GIVEN TASK → Write out the listing beneath this instruction in its entirety, exactly as it reads.

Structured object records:
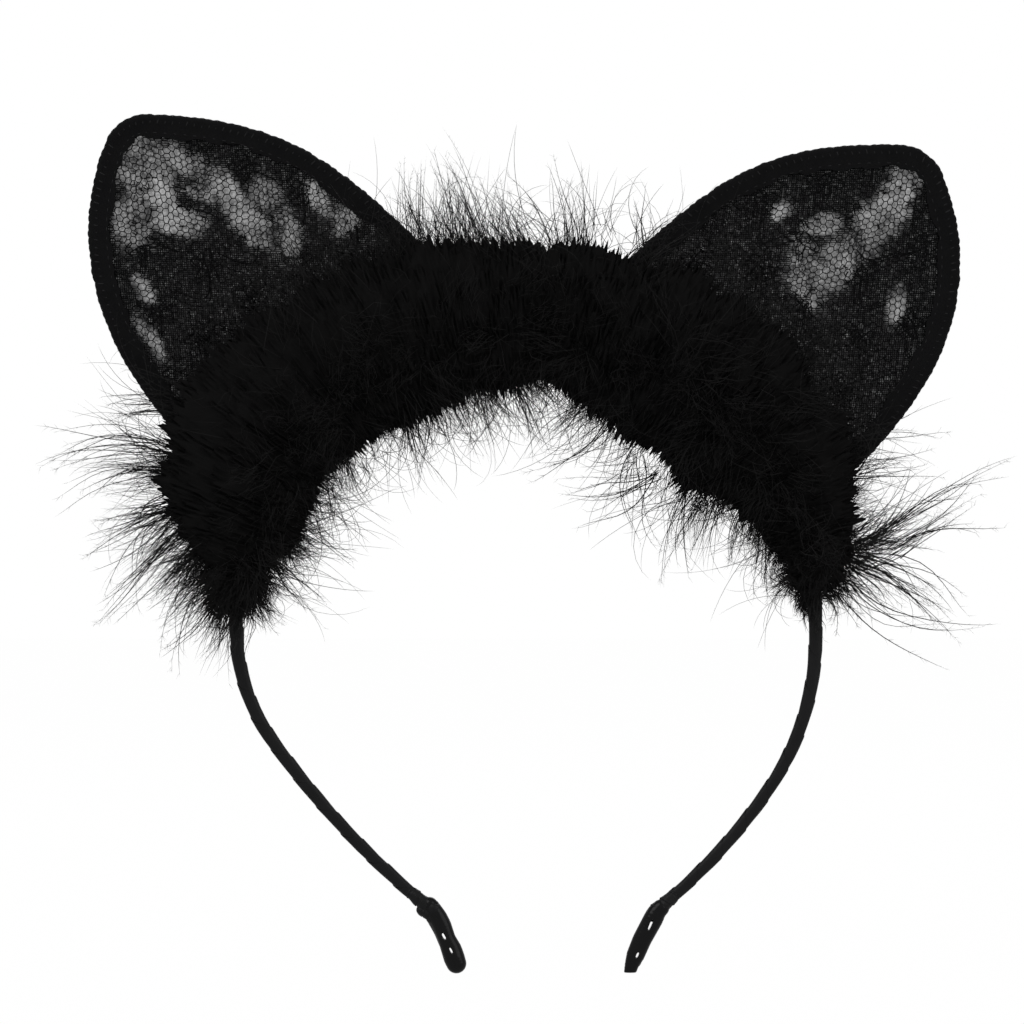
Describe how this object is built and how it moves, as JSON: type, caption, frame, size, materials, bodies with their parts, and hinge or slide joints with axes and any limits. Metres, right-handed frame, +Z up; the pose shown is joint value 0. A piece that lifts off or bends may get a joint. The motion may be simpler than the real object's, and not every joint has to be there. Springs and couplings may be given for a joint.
{
  "type": "cat ears headband",
  "caption": "Ribbon-wound wire headband with two wire-framed lace cat ears and a feather trim along the arch.",
  "frame": {"origin": "centre of the arch's circle, where the wearer's head goes", "axes": "+X to the right of the front view, -Y to the front, +Z up through the crown"},
  "size_m": [0.2062, 0.0279, 0.2024],
  "materials": {
    "spring_wire": "drawn spring wire",
    "satin_ribbon": "black satin ribbon",
    "lacquer": "glossy black dipped sleeve",
    "hem_cloth": "matte black folded cloth",
    "lace": "black net lace",
    "lining": "sheer black gauze",
    "thread": "black thread",
    "cord": "twisted cotton cord",
    "plume": "black marabou down"
  },
  "bodies": {
    "crown": {"crown_wires": "spring_wire", "crown_ribbon": "satin_ribbon", "left_ear_lashings": "thread", "right_ear_lashings": "thread", "feather_cord": "cord", "trim_ties": "thread", "left_plumes": "plume", "crown_plumes": "plume", "right_plumes": "plume"},
    "left_arm": {"left_arm_wire": "spring_wire", "left_arm_ribbon": "satin_ribbon", "left_tip_sleeve": "lacquer", "left_tip_binding": "satin_ribbon"},
    "right_arm": {"right_arm_wire": "spring_wire", "right_arm_ribbon": "satin_ribbon", "right_tip_sleeve": "lacquer", "right_tip_binding": "satin_ribbon"},
    "left_ear": {"left_ear_wire": "spring_wire", "left_ear_hem": "hem_cloth", "left_front_lace": "lace", "left_lining": "lining", "left_back_lace": "lace"},
    "right_ear": {"right_ear_wire": "spring_wire", "right_ear_hem": "hem_cloth", "right_front_lace": "lace", "right_lining": "lining", "right_back_lace": "lace"}
  },
  "joints": [
    {"name": "left_arm_flex", "type": "hinge", "parent": "crown", "child": "left_arm", "pos_m": [-0.0685, 0, 0], "axis": [0, 1, 0], "range_deg": [-5, 25], "stiffness_Nm_per_rad": 0.35},
    {"name": "right_arm_flex", "type": "hinge", "parent": "crown", "child": "right_arm", "pos_m": [0.0685, 0, 0], "axis": [0, -1, 0], "range_deg": [-5, 25], "stiffness_Nm_per_rad": 0.35},
    {"name": "left_ear_tilt", "type": "hinge", "parent": "crown", "child": "left_ear", "pos_m": [-0.03529, 0, 0.04769], "axis": [-0.8039, 0, -0.5948], "range_deg": [-9, 24]},
    {"name": "right_ear_tilt", "type": "hinge", "parent": "crown", "child": "right_ear", "pos_m": [0.03652, 0, 0.04675], "axis": [-0.788, 0, 0.6157], "range_deg": [-9, 24]}
  ]
}
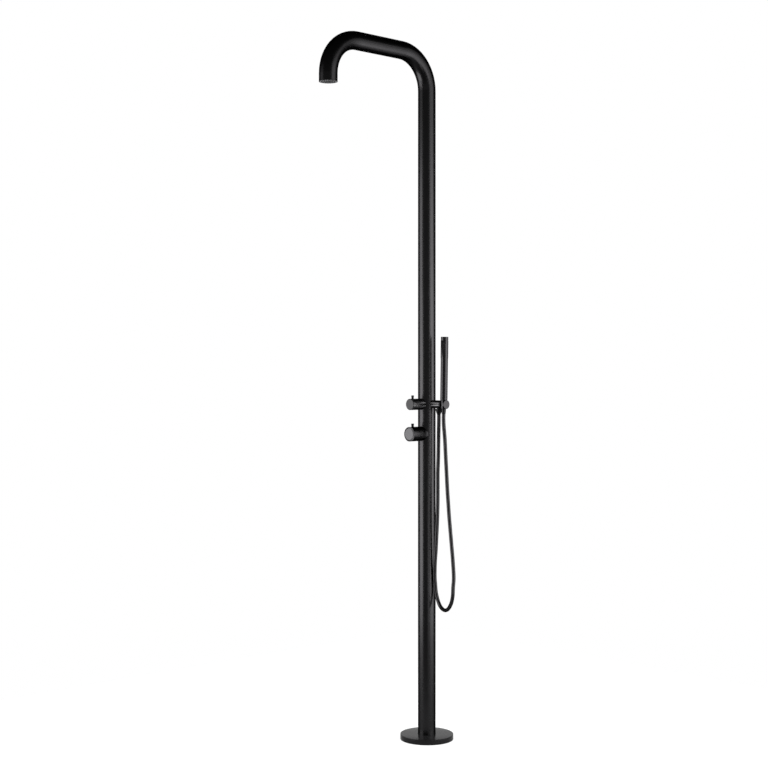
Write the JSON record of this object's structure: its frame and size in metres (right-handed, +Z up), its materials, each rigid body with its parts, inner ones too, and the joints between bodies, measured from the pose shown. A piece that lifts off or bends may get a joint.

ANSWER IN FULL →
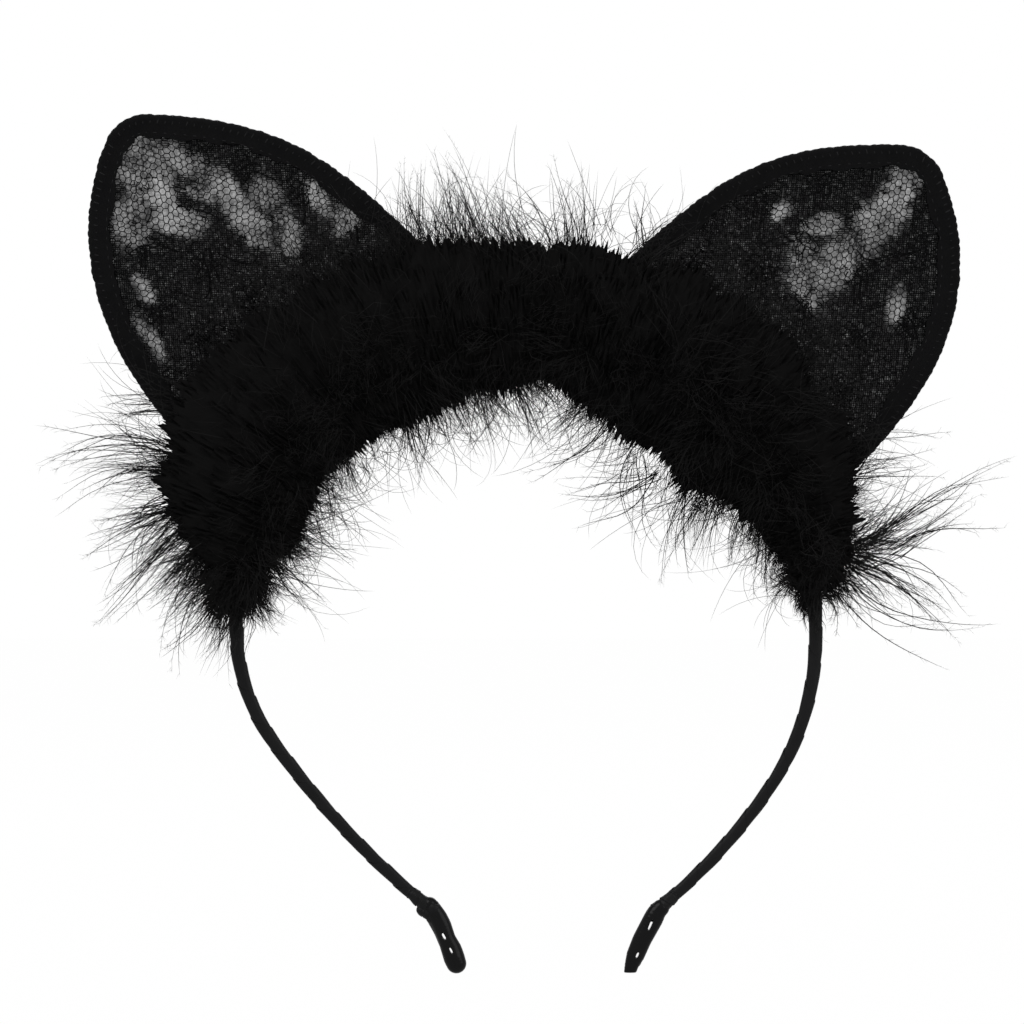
Describe how this object is built and how it moves, as JSON: type, caption, frame, size, materials, bodies with their parts, and hinge or slide joints with axes and any limits. Metres, right-handed frame, +Z up; the pose shown is joint value 0. A piece that lifts off or bends may get a joint. The motion may be simpler than the real object's, and not every joint has to be there. Springs and couplings may be given for a joint.
{
  "type": "cat ears headband",
  "caption": "Ribbon-wound wire headband with two wire-framed lace cat ears and a feather trim along the arch.",
  "frame": {"origin": "centre of the arch's circle, where the wearer's head goes", "axes": "+X to the right of the front view, -Y to the front, +Z up through the crown"},
  "size_m": [0.2062, 0.0279, 0.2024],
  "materials": {
    "spring_wire": "drawn spring wire",
    "satin_ribbon": "black satin ribbon",
    "lacquer": "glossy black dipped sleeve",
    "hem_cloth": "matte black folded cloth",
    "lace": "black net lace",
    "lining": "sheer black gauze",
    "thread": "black thread",
    "cord": "twisted cotton cord",
    "plume": "black marabou down"
  },
  "bodies": {
    "crown": {"crown_wires": "spring_wire", "crown_ribbon": "satin_ribbon", "left_ear_lashings": "thread", "right_ear_lashings": "thread", "feather_cord": "cord", "trim_ties": "thread", "left_plumes": "plume", "crown_plumes": "plume", "right_plumes": "plume"},
    "left_arm": {"left_arm_wire": "spring_wire", "left_arm_ribbon": "satin_ribbon", "left_tip_sleeve": "lacquer", "left_tip_binding": "satin_ribbon"},
    "right_arm": {"right_arm_wire": "spring_wire", "right_arm_ribbon": "satin_ribbon", "right_tip_sleeve": "lacquer", "right_tip_binding": "satin_ribbon"},
    "left_ear": {"left_ear_wire": "spring_wire", "left_ear_hem": "hem_cloth", "left_front_lace": "lace", "left_lining": "lining", "left_back_lace": "lace"},
    "right_ear": {"right_ear_wire": "spring_wire", "right_ear_hem": "hem_cloth", "right_front_lace": "lace", "right_lining": "lining", "right_back_lace": "lace"}
  },
  "joints": [
    {"name": "left_arm_flex", "type": "hinge", "parent": "crown", "child": "left_arm", "pos_m": [-0.0685, 0, 0], "axis": [0, 1, 0], "range_deg": [-5, 25], "stiffness_Nm_per_rad": 0.35},
    {"name": "right_arm_flex", "type": "hinge", "parent": "crown", "child": "right_arm", "pos_m": [0.0685, 0, 0], "axis": [0, -1, 0], "range_deg": [-5, 25], "stiffness_Nm_per_rad": 0.35},
    {"name": "left_ear_tilt", "type": "hinge", "parent": "crown", "child": "left_ear", "pos_m": [-0.03529, 0, 0.04769], "axis": [-0.8039, 0, -0.5948], "range_deg": [-9, 24]},
    {"name": "right_ear_tilt", "type": "hinge", "parent": "crown", "child": "right_ear", "pos_m": [0.03652, 0, 0.04675], "axis": [-0.788, 0, 0.6157], "range_deg": [-9, 24]}
  ]
}
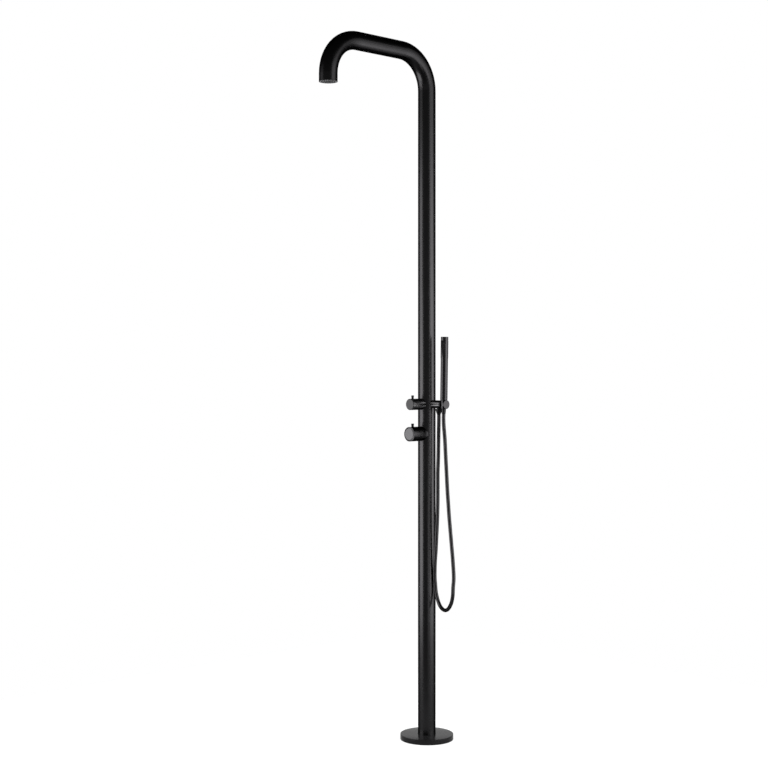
Write the JSON record of this object's structure: its frame and size in metres (right-handed, +Z up), its materials, each rigid body with its parts, inner ones too, and the joints between bodies, measured from the pose shown. A piece that lifts off or bends may get a joint.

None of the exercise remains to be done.